Sembilan Bakal Calon Hakim Agung Lolos Ke Tahap Berikutnya
Berita

Sembilan Bakal Calon Hakim Agung Lolos Ke Tahap Berikutnya

Dengan hanya meluluskan 9 bakal calon, berarti komposisi yang dibutuhkan untuk mengisi 6 posisi hakim agung yang kosong akan sulit terpenuhi.

CRI/Rzk
Bacaan 2 Menit

 

Dari keempat aspek tersebut, aspek moralitas diberi bobot yang paling tinggi yaitu 35% ujar Mustafa yang juga Koordinator bidang Penilaian Prestasi Hakim dan Seleksi Hakim Agung. Bobot tiga aspek lainnya adalah 20% untuk aspek rule, 20% untuk aspek policy, dan 25% untuk aspek character.

 

Lebih lanjut, Mustofa menjelaskan berangkat dari penilaian terhadap empat aspek tersebut, PPSDM kemudian memberikan klasifikasi hasil akhir penilaian antara lain: baik (dapat disarankan), cukup (masih dapat disarankan), kurang (kurang dapat disarankan) dan buruk (tidak dapat disarankan). Sayangnya, Mustofa menolak mengungkapkan klasifikasi kelulusan masing-masing bakal calon yang lulus. Namun, dia menegaskan tidak seorang pun dari sembilan nama yang lolos yang memenuhi kualifikasi baik.

 

Menyusut tapi positif

Menanggapi pengumuman ini, Emerson Yuntho, Koordinator Monitoring Peradilan ICW menyatakan kekagetannya atas drastisnya penyusutan jumlah calon hakim agung. Namun, kita berharap dari 9 calon hakim ini benar-benar dari segi kemampuan psikologi, kapasitas dan integritasnya benar-benar teruji katanya.

 

Emerson berharap agar seleksi selanjutnya, yaitu wawancara dengan anggota KY benar-benar berkualitas agar hasil seleksi yang diharapkan juga berkualitas.

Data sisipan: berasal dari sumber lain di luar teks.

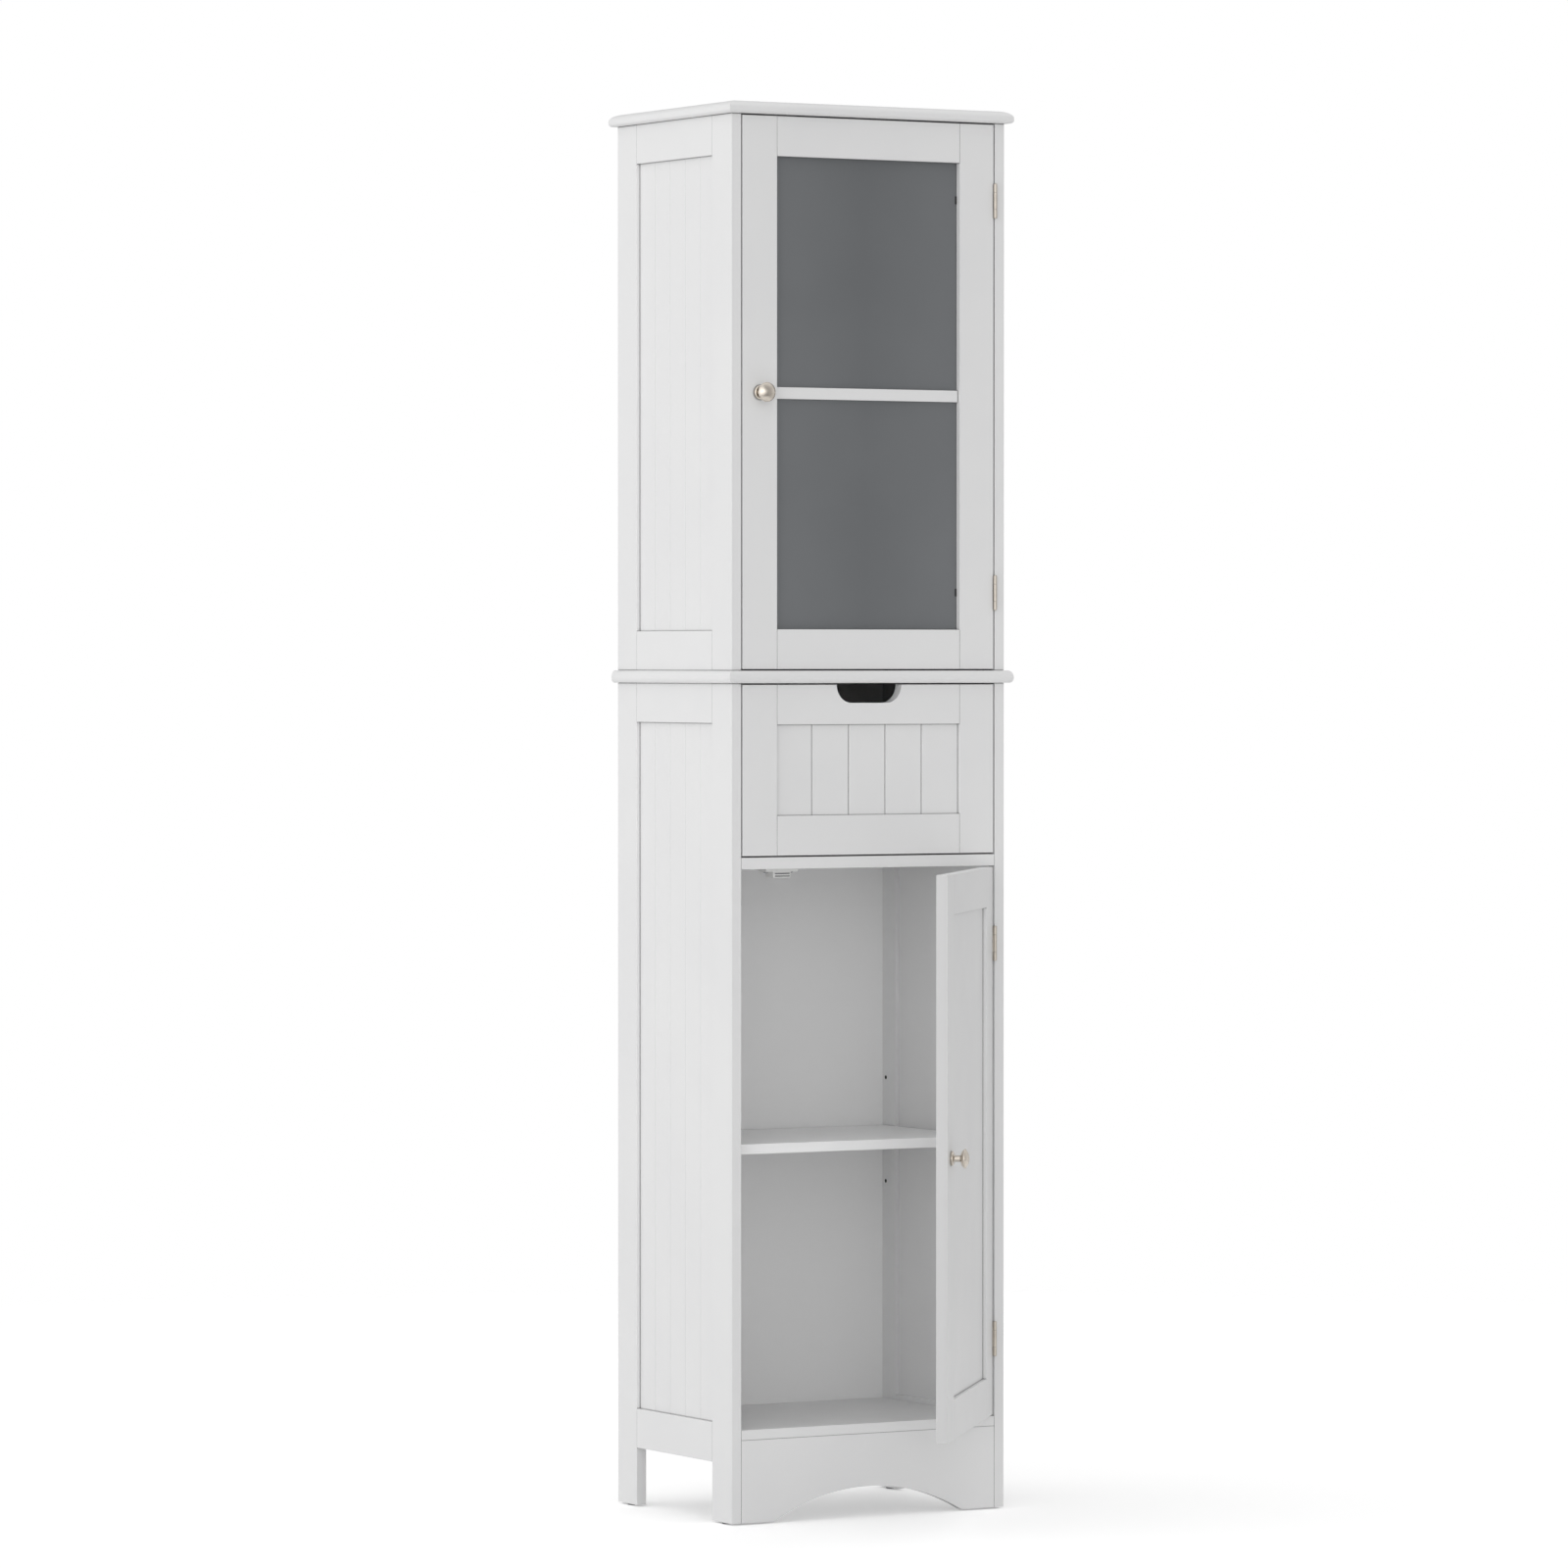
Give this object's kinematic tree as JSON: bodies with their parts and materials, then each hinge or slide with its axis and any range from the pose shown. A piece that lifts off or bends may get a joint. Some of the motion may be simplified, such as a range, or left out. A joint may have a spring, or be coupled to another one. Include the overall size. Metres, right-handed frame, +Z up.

Untuk itu, ia menyarankan agar komisi yudisial juga memakai tenaga ahli yang mampu mengukur tingkat kejujuran dari calon pada saat diwawancara nanti.

 

Lain halnya dengan Emerson, Rifqi Sjarief Assegaf, Direktur Eksekutif Lembaga Kajian dan Advokasi untuk Independensi Peradilan (LeIP) menyatakan bahwa ini adalah salah satu kelebihan dari proses seleksi yang dilakukan oleh KY. Itu adalah hal yang positif. KY tidak mau menegosiasikan kualitas dan integritas calon hakim agung dengan mengejar target kuota hakim (agung) yang dibutuhkan ujarnya.

 

Namun begitu, Rifqi memandang KY perlu melakukan evaluasi terhadap minimnya jumlah bakal calon yang lulus seleksi tahap III. Menurut Rifqi, ada dua hal yang mungkin jadi penyebabnya. Pertama, adalah karena sedikitnya orang-orang dengan kualifikasi terbaik yang mendaftar. Kedua, adalah metode seleksinya termasuk didalamnya adalah alat dan ukuran standar keberhasilannya. Dalam hal ini bisa saja standar yang digunakan terlalu tinggi untuk profesi hakim, sehingga pada akhirnya banyak calon yang gagal.

 

Mengenai jumlah hakim agung yang akan diangkat, baik Emerson maupun Rifqi sependapat bahwa  jumlahnya tidak akan mencapai target. Ini disebabkan karena ketentuan yang terdapat dalam Pasal 18 ayat (5) UU No. 22/2004 menyebutkan bahwa KY menyerahkan daftar 3 calon hakim agung untuk setiap posisi Hakim Agung. Ini berarti seandainya jika kesembilan calon dinyatakan kembali lulus pada seleksi wawancara, maka posisi hakim agung yang diperebutkan hanya 3 posisi. Padahal, sebagaimana diberitakan Mahkamah Agung membuka 6 posisi lowongan di Mahkamah Agung.

 

Ini berarti akan ada seleksi hakim agung lagi. Malah bukan tidak mungkin akan diadakan seleksi ulang jika 9 calon yang sekarang, gagal pada saat seleksi wawancara dengan KY nanti jelas Rifqi.